Prompt.
Check each line of the listing below for the string "part", and give only how many lines hold it.

Records from a data source.
============

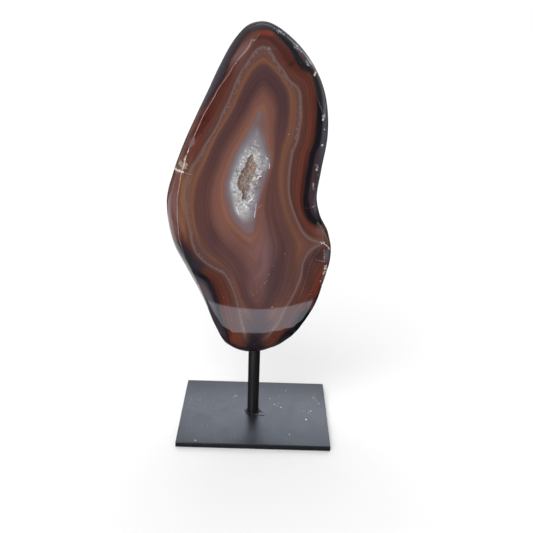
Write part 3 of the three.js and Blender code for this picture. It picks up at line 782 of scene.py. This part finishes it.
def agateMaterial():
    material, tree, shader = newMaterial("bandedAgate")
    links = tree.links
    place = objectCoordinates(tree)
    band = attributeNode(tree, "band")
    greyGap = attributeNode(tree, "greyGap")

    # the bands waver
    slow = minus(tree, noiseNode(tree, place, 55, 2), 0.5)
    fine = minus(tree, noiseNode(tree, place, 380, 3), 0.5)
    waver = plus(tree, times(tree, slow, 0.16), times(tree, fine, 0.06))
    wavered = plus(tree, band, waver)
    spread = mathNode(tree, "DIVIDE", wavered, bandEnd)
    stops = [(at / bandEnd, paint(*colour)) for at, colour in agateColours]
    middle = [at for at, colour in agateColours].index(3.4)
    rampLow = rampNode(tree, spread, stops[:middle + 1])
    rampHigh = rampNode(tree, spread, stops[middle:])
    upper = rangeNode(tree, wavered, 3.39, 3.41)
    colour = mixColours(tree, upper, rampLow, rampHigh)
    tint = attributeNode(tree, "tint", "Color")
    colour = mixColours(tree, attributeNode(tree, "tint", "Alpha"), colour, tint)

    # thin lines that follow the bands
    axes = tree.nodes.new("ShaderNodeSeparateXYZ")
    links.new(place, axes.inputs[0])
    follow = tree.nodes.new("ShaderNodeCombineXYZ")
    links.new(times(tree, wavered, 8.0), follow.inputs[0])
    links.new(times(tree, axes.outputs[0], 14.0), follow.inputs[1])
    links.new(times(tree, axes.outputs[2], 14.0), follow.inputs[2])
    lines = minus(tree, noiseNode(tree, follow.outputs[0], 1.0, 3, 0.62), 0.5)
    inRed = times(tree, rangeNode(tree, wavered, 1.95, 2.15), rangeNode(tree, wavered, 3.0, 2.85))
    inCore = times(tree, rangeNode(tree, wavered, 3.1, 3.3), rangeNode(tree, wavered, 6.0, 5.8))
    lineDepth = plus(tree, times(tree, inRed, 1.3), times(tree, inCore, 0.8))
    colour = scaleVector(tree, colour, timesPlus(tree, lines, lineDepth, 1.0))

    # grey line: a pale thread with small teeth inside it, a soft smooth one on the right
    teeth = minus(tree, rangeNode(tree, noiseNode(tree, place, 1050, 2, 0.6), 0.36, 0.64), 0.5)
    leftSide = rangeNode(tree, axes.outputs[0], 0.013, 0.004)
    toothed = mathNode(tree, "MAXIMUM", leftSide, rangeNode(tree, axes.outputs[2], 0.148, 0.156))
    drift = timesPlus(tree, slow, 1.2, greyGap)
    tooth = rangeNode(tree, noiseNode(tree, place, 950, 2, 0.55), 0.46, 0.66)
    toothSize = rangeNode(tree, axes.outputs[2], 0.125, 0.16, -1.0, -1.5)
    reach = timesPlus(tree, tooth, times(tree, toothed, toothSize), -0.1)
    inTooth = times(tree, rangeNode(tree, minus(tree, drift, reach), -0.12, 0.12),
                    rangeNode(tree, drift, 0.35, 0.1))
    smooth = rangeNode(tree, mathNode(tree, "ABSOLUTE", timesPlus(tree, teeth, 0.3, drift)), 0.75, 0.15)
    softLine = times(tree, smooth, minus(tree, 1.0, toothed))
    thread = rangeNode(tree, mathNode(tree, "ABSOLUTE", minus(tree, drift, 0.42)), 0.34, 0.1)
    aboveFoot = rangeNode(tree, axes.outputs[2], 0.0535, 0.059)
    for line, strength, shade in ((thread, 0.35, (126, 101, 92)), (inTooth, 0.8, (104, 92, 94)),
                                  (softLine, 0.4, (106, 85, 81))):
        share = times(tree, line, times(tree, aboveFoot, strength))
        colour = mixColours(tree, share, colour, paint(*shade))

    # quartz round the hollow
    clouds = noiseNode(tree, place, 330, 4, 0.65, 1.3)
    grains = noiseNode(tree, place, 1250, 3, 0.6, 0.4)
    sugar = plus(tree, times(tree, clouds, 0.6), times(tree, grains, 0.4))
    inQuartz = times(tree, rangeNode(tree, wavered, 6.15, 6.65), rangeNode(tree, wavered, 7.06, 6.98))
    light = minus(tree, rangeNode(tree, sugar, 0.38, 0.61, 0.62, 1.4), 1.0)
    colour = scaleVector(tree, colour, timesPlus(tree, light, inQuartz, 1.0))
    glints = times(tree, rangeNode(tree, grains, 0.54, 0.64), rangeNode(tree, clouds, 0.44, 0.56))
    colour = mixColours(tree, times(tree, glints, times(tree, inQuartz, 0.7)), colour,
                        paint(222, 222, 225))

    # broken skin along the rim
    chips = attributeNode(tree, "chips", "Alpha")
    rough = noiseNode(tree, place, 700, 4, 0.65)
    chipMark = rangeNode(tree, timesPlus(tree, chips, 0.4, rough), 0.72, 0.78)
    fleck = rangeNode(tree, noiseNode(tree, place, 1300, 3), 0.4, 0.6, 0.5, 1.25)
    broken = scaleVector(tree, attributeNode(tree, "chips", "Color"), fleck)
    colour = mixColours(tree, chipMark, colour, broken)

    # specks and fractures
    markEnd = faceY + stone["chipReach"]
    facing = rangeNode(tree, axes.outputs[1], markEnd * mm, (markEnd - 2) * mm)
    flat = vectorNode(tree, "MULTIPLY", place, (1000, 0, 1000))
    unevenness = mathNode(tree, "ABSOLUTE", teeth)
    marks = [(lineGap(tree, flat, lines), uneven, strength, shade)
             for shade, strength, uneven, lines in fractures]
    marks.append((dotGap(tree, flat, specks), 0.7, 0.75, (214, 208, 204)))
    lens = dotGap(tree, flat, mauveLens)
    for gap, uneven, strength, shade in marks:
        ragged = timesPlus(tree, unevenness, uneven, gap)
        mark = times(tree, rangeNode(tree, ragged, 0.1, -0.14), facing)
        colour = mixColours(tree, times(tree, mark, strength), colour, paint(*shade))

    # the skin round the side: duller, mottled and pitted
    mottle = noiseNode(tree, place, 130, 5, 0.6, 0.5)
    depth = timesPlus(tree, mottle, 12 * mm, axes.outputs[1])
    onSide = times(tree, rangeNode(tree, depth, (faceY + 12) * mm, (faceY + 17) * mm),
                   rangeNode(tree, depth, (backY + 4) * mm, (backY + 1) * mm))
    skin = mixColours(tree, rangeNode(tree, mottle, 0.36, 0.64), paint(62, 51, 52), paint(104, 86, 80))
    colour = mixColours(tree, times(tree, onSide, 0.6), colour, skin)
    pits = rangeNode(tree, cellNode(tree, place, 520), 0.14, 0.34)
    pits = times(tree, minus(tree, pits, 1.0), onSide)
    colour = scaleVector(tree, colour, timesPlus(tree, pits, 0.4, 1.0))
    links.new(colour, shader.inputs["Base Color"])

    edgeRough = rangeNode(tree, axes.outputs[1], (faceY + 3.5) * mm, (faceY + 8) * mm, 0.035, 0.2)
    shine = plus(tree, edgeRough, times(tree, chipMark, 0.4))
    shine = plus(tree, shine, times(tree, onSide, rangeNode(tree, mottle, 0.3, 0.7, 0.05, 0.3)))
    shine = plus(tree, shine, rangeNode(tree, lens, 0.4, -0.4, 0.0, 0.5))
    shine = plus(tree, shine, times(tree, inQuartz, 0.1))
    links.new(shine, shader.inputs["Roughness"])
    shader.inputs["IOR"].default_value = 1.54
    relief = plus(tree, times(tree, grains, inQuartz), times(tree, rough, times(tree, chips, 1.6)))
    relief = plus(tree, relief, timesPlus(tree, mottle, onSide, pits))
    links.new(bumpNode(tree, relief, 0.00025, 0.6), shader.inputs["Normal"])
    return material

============

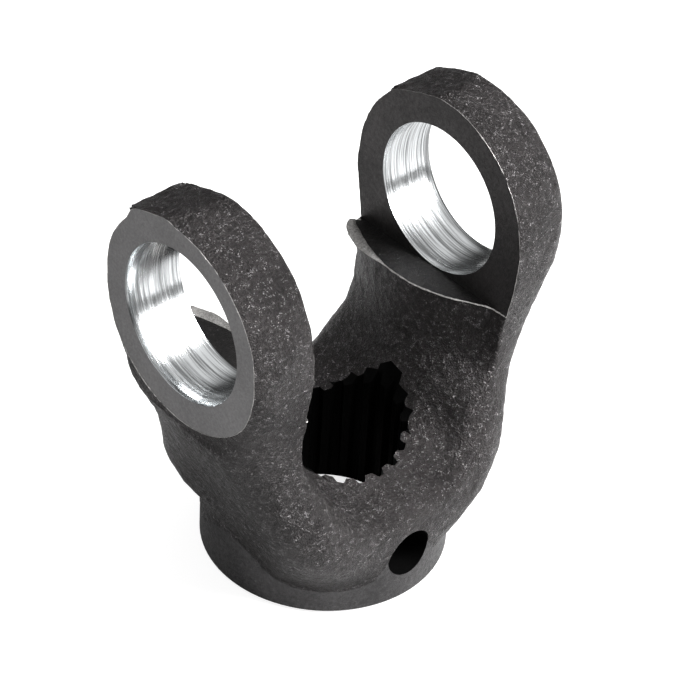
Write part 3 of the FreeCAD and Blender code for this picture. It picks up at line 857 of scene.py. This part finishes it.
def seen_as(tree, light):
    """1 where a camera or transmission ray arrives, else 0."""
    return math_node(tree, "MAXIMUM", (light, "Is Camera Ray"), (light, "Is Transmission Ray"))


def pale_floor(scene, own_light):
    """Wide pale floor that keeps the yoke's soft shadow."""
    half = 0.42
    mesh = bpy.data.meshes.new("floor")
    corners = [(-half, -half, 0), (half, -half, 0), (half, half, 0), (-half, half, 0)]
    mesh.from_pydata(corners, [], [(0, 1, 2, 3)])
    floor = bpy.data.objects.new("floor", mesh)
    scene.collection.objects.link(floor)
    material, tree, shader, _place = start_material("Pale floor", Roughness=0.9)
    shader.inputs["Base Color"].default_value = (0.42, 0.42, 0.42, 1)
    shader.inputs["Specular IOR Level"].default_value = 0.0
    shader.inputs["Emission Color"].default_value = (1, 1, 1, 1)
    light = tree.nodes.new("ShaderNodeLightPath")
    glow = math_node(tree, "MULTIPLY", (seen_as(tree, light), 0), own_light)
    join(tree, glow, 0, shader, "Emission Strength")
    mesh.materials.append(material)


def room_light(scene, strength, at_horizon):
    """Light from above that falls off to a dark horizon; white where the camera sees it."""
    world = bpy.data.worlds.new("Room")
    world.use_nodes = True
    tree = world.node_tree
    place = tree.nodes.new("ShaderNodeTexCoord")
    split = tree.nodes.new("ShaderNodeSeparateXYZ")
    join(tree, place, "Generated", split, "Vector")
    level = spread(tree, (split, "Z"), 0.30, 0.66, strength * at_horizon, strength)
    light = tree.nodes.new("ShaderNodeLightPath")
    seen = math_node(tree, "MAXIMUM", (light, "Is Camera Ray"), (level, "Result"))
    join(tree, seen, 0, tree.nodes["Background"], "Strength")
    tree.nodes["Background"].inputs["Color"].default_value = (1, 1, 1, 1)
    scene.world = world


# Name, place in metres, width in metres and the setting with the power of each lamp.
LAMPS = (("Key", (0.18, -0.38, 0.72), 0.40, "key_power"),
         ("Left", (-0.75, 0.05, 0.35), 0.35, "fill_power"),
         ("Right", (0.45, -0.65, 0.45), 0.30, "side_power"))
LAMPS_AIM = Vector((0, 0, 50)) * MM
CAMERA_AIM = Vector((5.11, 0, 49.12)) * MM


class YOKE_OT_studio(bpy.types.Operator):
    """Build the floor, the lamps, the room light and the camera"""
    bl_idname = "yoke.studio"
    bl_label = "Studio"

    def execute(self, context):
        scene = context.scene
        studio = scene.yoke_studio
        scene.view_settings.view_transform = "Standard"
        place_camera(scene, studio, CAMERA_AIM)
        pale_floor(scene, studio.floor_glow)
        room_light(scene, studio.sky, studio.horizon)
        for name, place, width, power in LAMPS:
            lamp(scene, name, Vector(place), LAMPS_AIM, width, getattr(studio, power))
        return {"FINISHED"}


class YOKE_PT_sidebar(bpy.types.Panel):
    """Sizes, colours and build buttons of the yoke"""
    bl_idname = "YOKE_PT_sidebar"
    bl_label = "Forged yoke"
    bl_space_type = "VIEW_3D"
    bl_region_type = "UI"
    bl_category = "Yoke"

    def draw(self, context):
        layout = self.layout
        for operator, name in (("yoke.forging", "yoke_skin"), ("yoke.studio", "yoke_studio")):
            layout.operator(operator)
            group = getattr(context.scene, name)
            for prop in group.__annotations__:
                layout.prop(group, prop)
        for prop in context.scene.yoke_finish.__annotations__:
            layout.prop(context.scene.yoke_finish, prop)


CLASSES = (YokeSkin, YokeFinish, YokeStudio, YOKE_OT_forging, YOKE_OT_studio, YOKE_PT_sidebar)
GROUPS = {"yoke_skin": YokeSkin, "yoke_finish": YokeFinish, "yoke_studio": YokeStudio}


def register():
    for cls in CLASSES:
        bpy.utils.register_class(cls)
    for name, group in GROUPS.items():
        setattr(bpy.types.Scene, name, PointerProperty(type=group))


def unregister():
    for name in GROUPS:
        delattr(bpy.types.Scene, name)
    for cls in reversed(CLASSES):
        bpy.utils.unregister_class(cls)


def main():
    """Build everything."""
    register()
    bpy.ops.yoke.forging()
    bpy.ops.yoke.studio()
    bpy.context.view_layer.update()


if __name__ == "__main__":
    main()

============

Solution to the exercise.
2